A tulip in its final day or days. I brought it to the caffe Sunday AM as I was distributing some leftover material. The Tulip is dry and crispy. I found it visually exciting but I don't think my iPhone was the tool to share it. None the less - I have been carrying my DSLR with me more often and so I have fewer images in my phone to go to at moments like this when I want to riff on stuff in a blog post.
We have Caitlin working with us now. She came to us last winter - a horticulture student from NCCC with a previous art degree and grew up in the neighborhood being a City Honors graduate - she came to us during the Christmas Tree market and since has been finishing school, working with Ferncroft Floral here and there, and with me organizing a project with the Elmwood Village Association to improve the neighborhood's container and tree pit gardens.
Now she is in her first days in the field and I find myself doing a poor job teaching her and not being sensitive to how much she needs direction.
When I grew up, I learned the most from just watching others do things - be it spread mulch, lay sod or pavers, or rake and grade soil. When I was finally thrown into the heat, I would get a 10 second primer on the major theoretical points one needed to recognize what they were trying to achieve in the task performed. Then, GO! Learn as you work.
But this was under a structure where you worked on a crew that primarily focused on doing the same thing everyday. My very first day in the field at 12 or 13 years old I was put out on the mowing crew. They put me out on a push mower and said go. If someone new started, they may have started on the paver construction crew, learned a couple basic tasks, and could repeat them over and over for an entire summer.
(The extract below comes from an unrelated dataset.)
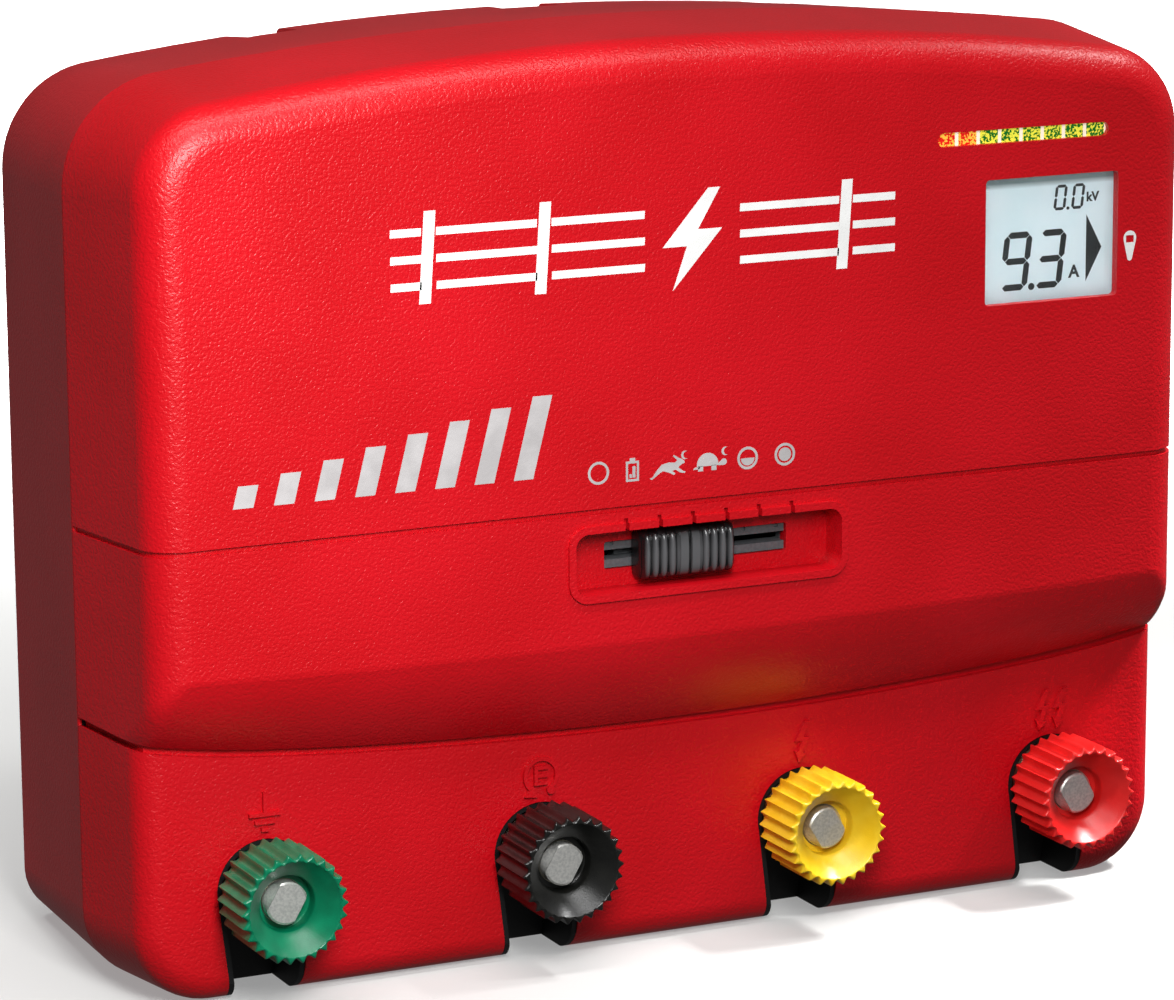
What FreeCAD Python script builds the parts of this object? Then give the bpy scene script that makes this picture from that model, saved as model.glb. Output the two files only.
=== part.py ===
"""Electric fence charger in a two-part moulded case, built as separate solids.

X runs to the viewer's right, Y to the rear and Z up, all in millimetres. The flat base is z = 0.
Depths d are counted forward from the rear wall plane, so y = REAR_Y - d.
"""
import math
import os

import FreeCAD
import Part

V = FreeCAD.Vector

# ---- overall case -------------------------------------------------------------------------------
TOTAL_D = 104.5          # rear wall to the knob faces
REAR_Y = TOTAL_D / 2
SEAM_D = 59.5            # parting plane of the two case halves
FRONT_D = 97.0           # front face of the cover
PANEL_D = 86.0           # terminal panel, set back under the chin
SEAM_HALF_W = 136.0      # widest half width, at the parting plane
REACH = SEAM_HALF_W + 14.0   # half width of cutting shapes that pass right across the case
REAR_HALF_W = SEAM_HALF_W - 5.3
FRONT_HALF_W = SEAM_HALF_W - 6.0
PANEL_HALF_W = SEAM_HALF_W - 5.0
SEAM_PEAK = 214.5        # crown height of the arched top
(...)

The difficulty with Buffalo Horticulture is we never do the same thing. We do "custom designed" (this needs elaboration another day - Ferncroft) and the opportunity to work on developing a skill happens with large intervals inbetween. So Caitlin, I'm sorry. But on the horizon in the next month we will be doing site work and grading, building a fence, digging and installing a rain garden, installing 4 different types of paving materials, in addition to doing standard garden work. I imagine its emotionally difficult to keep up. But you're doing great and u work hard. I just need to recognize you have a lot to learn and help you get there so you aren't lost without things to hold onto through the day.